The biggest concern about Fuel Cell Vehicles is the shortage of hydrogen refueling stations. There are only about a hundred hydrogen stations across Japan at present, and one third of them are in Tokyo. However, Toyota, in a 2017 report, announced that the government aims to have 160 hydrogen stations available by 2020.

Toyota has also agreed to cooperate with Seven-Eleven on a reduction of greenhouse gases by developing fuel cell delivery cars to be utilized by this convenience store chain.

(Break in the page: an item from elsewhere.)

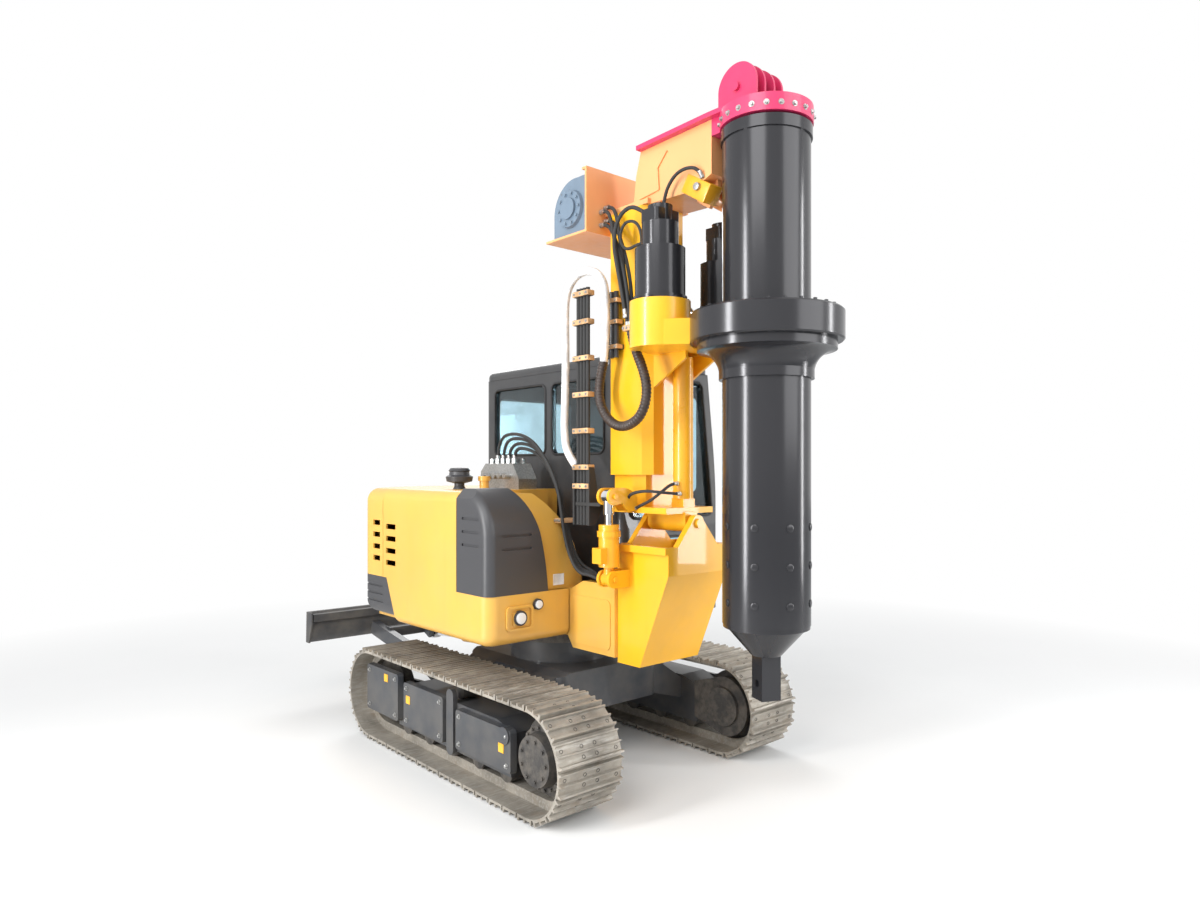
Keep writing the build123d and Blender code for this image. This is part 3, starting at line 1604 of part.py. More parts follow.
# Hydraulic motors on the drums: radius, start and length of each step, over the drums
motor_steps = (
    (152, 0, 26),
    (142, 26, 272),
    (104, 298, 142),
    (70, 440, 100),
)
with BuildPart() as rotary_motors:
    for radius, low, length in motor_steps:
        with BuildSketch(Plane.XY.offset(drum_top + low)):
            with Locations(*drum_spots):
                Circle(radius)
        extrude(amount=length)
    with BuildSketch(Plane.XY.offset(drum_top + 440)):
        with Locations(*drum_spots):
            RectangleRounded(190, 130, 20)
    extrude(amount=70)
rotary_motors.part.label = "rotary_motors"
export_step(rotary_motors.part, "parts/rotary_motors.step")

# Head: the deep box from the sleeve's top to the kelly's bearing, with a clevis below
with BuildPart() as head_frame:
    with BuildSketch(Plane.YZ):
        add(
            flat(
                (head_rear, sleeve_top),
                (head_rear - 25, sleeve_top + 190),
                (head_rear - 65, head_slope),
                (head_front, cap_top),
                (head_front, sleeve_top + 50),
                (head_front + 151, sleeve_top - 10),
                (sleeve_front, sleeve_top),
            )
        )
    extrude(amount=head_half, both=True)
    with BuildSketch(Plane.XY.offset(sleeve_top)):
        with Locations((0, column_mid)):
            Rectangle(2 * sleeve_half, 2 * sleeve_deep)
    extrude(amount=30)
    for side in (-1, 1):
        with BuildSketch(Plane.YZ.offset(side * 62)):
            add(
                flat(
                    (head_front + 20, sleeve_top + 90),
                    (head_front + 20, sleeve_top - 20),
                    (head_front + 84, head_low),
                    (head_front + 170, head_low + 55),
                    (head_front + 200, sleeve_top + 40),
                )
            )
        extrude(amount=13, both=True)
    with BuildSketch(Plane.YZ):
        with Locations((head_front + 96, head_low + 58)):
            Circle(26)
    extrude(amount=88, both=True)
    # Raised panel on each side of the box
    for side in (-1, 1):
        with BuildSketch(Plane.YZ.offset(side * head_half)):
            add(
                flat(
                    (head_rear - 60, sleeve_top + 40),
                    (head_rear - 105, cap_top - 90),
                    (head_rear - 290, cap_top - 75),
                    (head_rear - 215, sleeve_top + 190),
                    (head_rear - 225, sleeve_top + 60),
                )
            )
        extrude(amount=side * 10)
head_frame.part.label = "head_frame"
export_step(head_frame.part, "parts/head_frame.step")

# Sheave block: bearing cap over the kelly, top plate of the head, and four sheave plates
with BuildPart() as sheave_block:
    with BuildSketch(Plane.XY.offset(cap_low)):
        with Locations((0, kelly_y)):
            Circle(cap_radius)
    extrude(amount=cap_depth)
    with BuildSketch(Plane.XY.offset(cap_low)):
        with Locations((0, (head_front + kelly_y) / 2)):
            Rectangle(2 * head_half, head_front - kelly_y)
    extrude(amount=cap_depth)
    with BuildSketch(Plane.YZ):
        add(
            flat(
                (head_rear - 65, head_slope),
                (head_rear - 65, head_slope + cap_plate),
                (head_front, cap_top + cap_plate),
                (sheave_y - 150, cap_top + cap_plate),
                (sheave_y - 150, cap_top),
                (head_front, cap_top),
            )
        )
    extrude(amount=head_half + 40, both=True)
    for x in sheave_spots:
        with BuildSketch(Plane.YZ.offset(x)):
            with BuildLine():
                Line(
                    (sheave_y + sheave_guard, cap_top + past),
                    (sheave_y - sheave_guard, cap_top + past),
                )
                Line((sheave_y - sheave_guard, cap_top + past), (sheave_y - sheave_guard, sheave_z))
                ThreePointArc(
                    (sheave_y - sheave_guard, sheave_z),
                    (sheave_y, sheave_z + sheave_guard),
                    (sheave_y + sheave_guard, sheave_z),
                )
                Line((sheave_y + sheave_guard, sheave_z), (sheave_y + sheave_guard, cap_top + past))
            make_face()
        extrude(amount=sheave_plate / 2, both=True)
    with BuildSketch(Plane.YZ):
        with Locations((sheave_y, sheave_z)):
            Circle(sheave_pin)
    extrude(amount=sheave_spots[-1] + 25, both=True)
sheave_block.part.label = "sheave_block"
export_step(sheave_block.part, "parts/sheave_block.step")

# Sheave between the middle plates
with BuildPart() as rope_sheave:
    with BuildSketch(Plane.YZ):
        with Locations((sheave_y, sheave_z)):
            Circle(sheave_radius)
            Circle(sheave_pin + pin_fit, mode=Mode.SUBTRACT)
    extrude(amount=24, both=True)
rope_sheave.part.label = "rope_sheave"
export_step(rope_sheave.part, "parts/rope_sheave.step")

# Winch frame behind the sleeve's top: a shelf and a front wall with a lip round its edge
with BuildPart() as winch_frame:
    with BuildSketch(Plane.YZ):
        with Locations(((sleeve_rear + shelf_reach) / 2, shelf_low + winch_plate / 2)):
            Rectangle(shelf_reach - sleeve_rear, winch_plate)
    extrude(amount=winch_wall, both=True)
    with BuildSketch(Plane.XZ.offset(-sleeve_rear)):
        with Locations((0, (shelf_low + winch_top) / 2)):
            Rectangle(2 * winch_wall, winch_top - shelf_low)
    extrude(amount=-winch_plate)
    with BuildSketch(Plane.XZ.offset(-sleeve_rear)):
        with Locations((0, winch_top + winch_plate / 2)):
            Rectangle(2 * winch_wall, winch_plate)
    extrude(amount=-3 * winch_plate)
winch_frame.part.label = "winch_frame"
export_step(winch_frame.part, "parts/winch_frame.step")

# Winch side plates with round backs, standing on the shelf, and the fixed axle between them
side_front = sleeve_rear + winch_plate
side_rear = shelf_reach - 22
side_low = shelf_low + winch_plate
with BuildPart() as winch_sides:
    for side in (-1, 1):
        with BuildSketch(Plane.YZ.offset(side * winch_half)):
            with BuildLine():
                Polyline(
                    (side_front, winch_top - 8),
                    (side_front, side_low),
                    (side_rear, side_low),
                    (side_rear, side_low + 150),
                )
                ThreePointArc(
                    (side_rear, side_low + 150),
                    (winch_y + 95, winch_z + 145),
                    (winch_y - 60, winch_top - 8),
                )
                Line((winch_y - 60, winch_top - 8), (side_front, winch_top - 8))
            make_face()
            with Locations((winch_y, winch_z)):
                Circle(drum_core + 14, mode=Mode.SUBTRACT)
        extrude(amount=-side * winch_plate)
        # Bearing bridge across the round hole, with the fixed axle's end
        with BuildSketch(Plane.YZ.offset(side * winch_half)):
            with Locations((winch_y, winch_z)):
                Circle(drum_core + 54)
        extrude(amount=side * 22, taper=18)
        with BuildSketch(Plane.YZ.offset(side * (winch_half + 22))):
            with Locations((winch_y, winch_z)):
                Circle(drum_core)
        extrude(amount=side * 16)
    with BuildSketch(Plane.YZ):
        with Locations((winch_y, winch_z)):
            Circle(drum_axle)
    extrude(amount=winch_half + 5, both=True)
winch_sides.part.label = "winch_sides"
export_step(winch_sides.part, "parts/winch_sides.step")

# Winch drum with two flanges, turning on the side plates' axle
drum_half = winch_half - winch_plate - 12
with BuildPart() as winch_drum:
    with BuildSketch(Plane.YZ):
        with Locations((winch_y, winch_z)):
            Circle(drum_core)
    extrude(amount=drum_half, both=True)
    for side in (-1, 1):
        with BuildSketch(Plane.YZ.offset(side * drum_half)):
            with Locations((winch_y, winch_z)):
                Circle(flange_radius)
        extrude(amount=-side * 12)
    with BuildSketch(Plane.YZ):
        with Locations((winch_y, winch_z)):
            Circle(drum_axle + pin_fit)
    extrude(amount=drum_half + past, both=True, mode=Mode.SUBTRACT)
winch_drum.part.label = "winch_drum"
export_step(winch_drum.part, "parts/winch_drum.step")

# Hose rack on the sleeve's right face: two hoses between two clamp rails
rack_x = -sleeve_half - 40
rack_y = -760
rack_low = 2560
rack_top = 2960
with BuildPart() as hose_rack:
    for y in (-40, 0, 40):
        with BuildSketch(Plane.XY.offset(rack_low)):
            with Locations((rack_x, rack_y + y)):
                Circle(16)
        extrude(amount=rack_top - rack_low)
    for z in (rack_low + 50, (rack_low + rack_top) / 2, rack_top - 70):
        with BuildSketch(Plane.XY.offset(z)):
            with Locations(((rack_x - 22 - sleeve_half) / 2, rack_y)):
                Rectangle(-(rack_x - 22) - sleeve_half, 130)
        extrude(amount=30)
hose_rack.part.label = "hose_rack"
export_step(hose_rack.part, "parts/hose_rack.step")

# Kelly: three tubes, each with a collar below that guides the next one inside it
with BuildPart() as kelly_tube_1:
    with BuildSketch(Plane.XY.offset(tube_low)):
        with Locations((0, kelly_y)):
            Circle(tube_radius)
            Circle(tube_radius - tube_wall, mode=Mode.SUBTRACT)
    extrude(amount=tube_top - tube_low)
    with BuildSketch(Plane.XY.offset(tube_low)):
        with Locations((0, kelly_y)):
            Circle(tube_radius)
            Circle(tube_2 + running, mode=Mode.SUBTRACT)
    extrude(amount=collar_height)
    with BuildSketch(Plane.XY.offset(tube_top - rim_height)):
        with Locations((0, kelly_y)):
            Circle(tube_radius + 9)
            Circle(tube_radius - tube_wall, mode=Mode.SUBTRACT)
    extrude(amount=rim_height)
kelly_tube_1.part.label = "kelly_tube_1"
export_step(kelly_tube_1.part, "parts/kelly_tube_1.step")

with BuildPart() as kelly_tube_2:
    with BuildSketch(Plane.XY.offset(tube_low)):
        with Locations((0, kelly_y)):
            Circle(tube_2)
            Circle(tube_2 - tube_wall, mode=Mode.SUBTRACT)
    extrude(amount=tube_top - tube_step - tube_low)
    with BuildSketch(Plane.XY.offset(tube_low)):
        with Locations((0, kelly_y)):
            Circle(tube_2)
            Circle(tube_3 + running, mode=Mode.SUBTRACT)
    extrude(amount=collar_height)
kelly_tube_2.part.label = "kelly_tube_2"
export_step(kelly_tube_2.part, "parts/kelly_tube_2.step")

with BuildPart() as kelly_tube_3:
    with BuildSketch(Plane.XY.offset(tube_low)):
        with Locations((0, kelly_y)):
            Circle(tube_3)
            Circle(tube_3 - tube_wall, mode=Mode.SUBTRACT)
    extrude(amount=tube_top - 2 * tube_step - tube_low)
    with BuildSketch(Plane.XY.offset(tube_low)):
        with Locations((0, kelly_y)):
            Circle(tube_3)
            Circle(tube_4 + running, mode=Mode.SUBTRACT)
    extrude(amount=collar_height)
kelly_tube_3.part.label = "kelly_tube_3"
export_step(kelly_tube_3.part, "parts/kelly_tube_3.step")

# Innermost bar: tube, foot plate, cone and square stub with its cross bore
stub_plane = Plane(origin=(0, kelly_y, 0), x_dir=Vector(1, 0).rotate(Axis.Z, stub_turn))
with BuildPart() as kelly_bar:
    with BuildSketch(Plane.XY.offset(tube_low - running)):
        with Locations((0, kelly_y)):
            Circle(tube_4)
            Circle(tube_4 - tube_wall, mode=Mode.SUBTRACT)
    extrude(amount=tube_top - 3 * tube_step - tube_low)
    with BuildSketch(Plane.XY.offset(cone_top)):
        with Locations((0, kelly_y)):
            Circle(tube_radius - 4)
    extrude(amount=tube_low - running - cone_top)
    with BuildSketch(Plane.XY.offset(cone_top)):
        with Locations((0, kelly_y)):
            Circle(cone_radius)
    with BuildSketch(Plane.XY.offset(stub_top)):
        with Locations((0, kelly_y)):
            Circle(stub_width * 0.72)
    loft()
    with BuildSketch(stub_plane.offset(stub_low)):
        Rectangle(stub_width, stub_width)
    extrude(amount=stub_top - stub_low + past)
    with BuildSketch(
        Plane(
            origin=(0, kelly_y, stub_low + 86),
            x_dir=(0, 0, 1),
            z_dir=Vector(1, 0).rotate(Axis.Z, stub_turn),
        )
    ):
        Circle(tool_bore)
    extrude(amount=stub_width, both=True, mode=Mode.SUBTRACT)
kelly_bar.part.label = "kelly_bar"
export_step(kelly_bar.part, "parts/kelly_bar.step")
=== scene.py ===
"""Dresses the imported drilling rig: paint, fasteners, hoses, lamps and the studio around it."""

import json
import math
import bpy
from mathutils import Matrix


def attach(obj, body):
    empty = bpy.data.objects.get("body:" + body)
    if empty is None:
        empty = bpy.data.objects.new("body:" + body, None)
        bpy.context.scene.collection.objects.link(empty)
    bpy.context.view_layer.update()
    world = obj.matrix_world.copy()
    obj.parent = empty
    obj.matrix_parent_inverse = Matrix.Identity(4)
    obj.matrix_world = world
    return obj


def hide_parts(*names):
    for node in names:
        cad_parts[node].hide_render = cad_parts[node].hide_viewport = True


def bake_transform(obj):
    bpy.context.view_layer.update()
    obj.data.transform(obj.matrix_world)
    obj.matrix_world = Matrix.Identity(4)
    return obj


bl_info = {
    "name": "Rotary Drilling Rig",
    "version": (1, 0, 0),
    "blender": (4, 5, 0),
    "location": "View3D > Sidebar > Drilling Rig",
    "description": "Finishes the tracked rotary drilling rig and lights it in a plain studio",
    "category": "Add Mesh",
}

import bmesh
import bpy
from mathutils import Matrix, Vector

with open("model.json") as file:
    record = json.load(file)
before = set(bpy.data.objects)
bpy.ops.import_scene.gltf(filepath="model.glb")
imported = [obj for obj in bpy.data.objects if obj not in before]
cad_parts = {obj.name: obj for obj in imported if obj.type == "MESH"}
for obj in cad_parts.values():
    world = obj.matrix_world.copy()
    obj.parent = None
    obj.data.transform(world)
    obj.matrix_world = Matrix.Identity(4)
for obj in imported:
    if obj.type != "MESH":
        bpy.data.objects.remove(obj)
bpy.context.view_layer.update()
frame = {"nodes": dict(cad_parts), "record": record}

UP = (0, 0, 1)
DOWN = (0, 0, -1)
FRONT = (0, -1, 0)
LEFT = (1, 0, 0)
RIGHT = (-1, 0, 0)

# Which finish each material slot of the record takes
FINISHES = {
    "body_yellow": "warm_paint",
    "mast_yellow": "mast_paint",
    "head_orange": "head_paint",
    "head_pink": "cap_paint",
    "gloss_black": "gloss_black",
    "cover_black": "cover_black",
    "frame_charcoal": "frame_paint",
    "cast_dark": "dark_casting",
    "shoe_steel": "worn_shoe",
    "blade_charcoal": "blade_paint",
    "cylinder_yellow": "cylinder_paint",
    "rod_chrome": "chrome_rod",
    "cab_dark": "cab_paint",
    "window_glass": "tinted_glass",
    "seat_fabric": "seat_cloth",
    "console_plastic": "console_plastic",
    "engine_grey": "engine_casting",
    "valve_steel": "zinc_steel",
    "hose_rubber": "hose_rubber",
    # The winch takes dark paint whose blue-grey tint is a painted reflection of the sky
    "winch_blue": "drum_paint",
}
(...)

Since the 2015 production of Toyota Mirai, the first FCV model, the decreasing demand for FCVs was caused by their expensive material costs, including platinum, titanium, and carbon fiber, which have been preventing Toyota from launching mass production. As a result, while the Toyota Mirai costs 6.7 million yen (about US$59,000), the price of Nissan Leaf, the electric car which is the most popular on the consumer market at present, is not higher than 2.5 million yen (about US$22,000).

FCV sale forecasts are rather bleak. Whereas 1.38 million hybrid vehicles were sold in 2017, only 800 hydrogen cars were sold last year. There are numerous disadvantages blocking robust sales. Namely, the poor infrastructure unsuitable for production, transportation, and compression of hydrogen.

Despite these fundamental issues, Toyota has compiled six environmental challenges for 2050 that largely support the “hydrogen society” concept, calling for a zero-emission environment. Moreover, Toyota estimates that by 2025, it will increase the driving range of the Mirai up to about 1,000 kilometers.

Toyota, together with the Japanese government, aims to use hydrogen-powered vehicles only during the 2020 Tokyo Olympics as part of their promotion of a CO2-free environment. They hope to spread this trend globally. The Japanese government believes that a dissemination of hydrogen technology, at least on a local scale, would make the country less dependent on oil imports.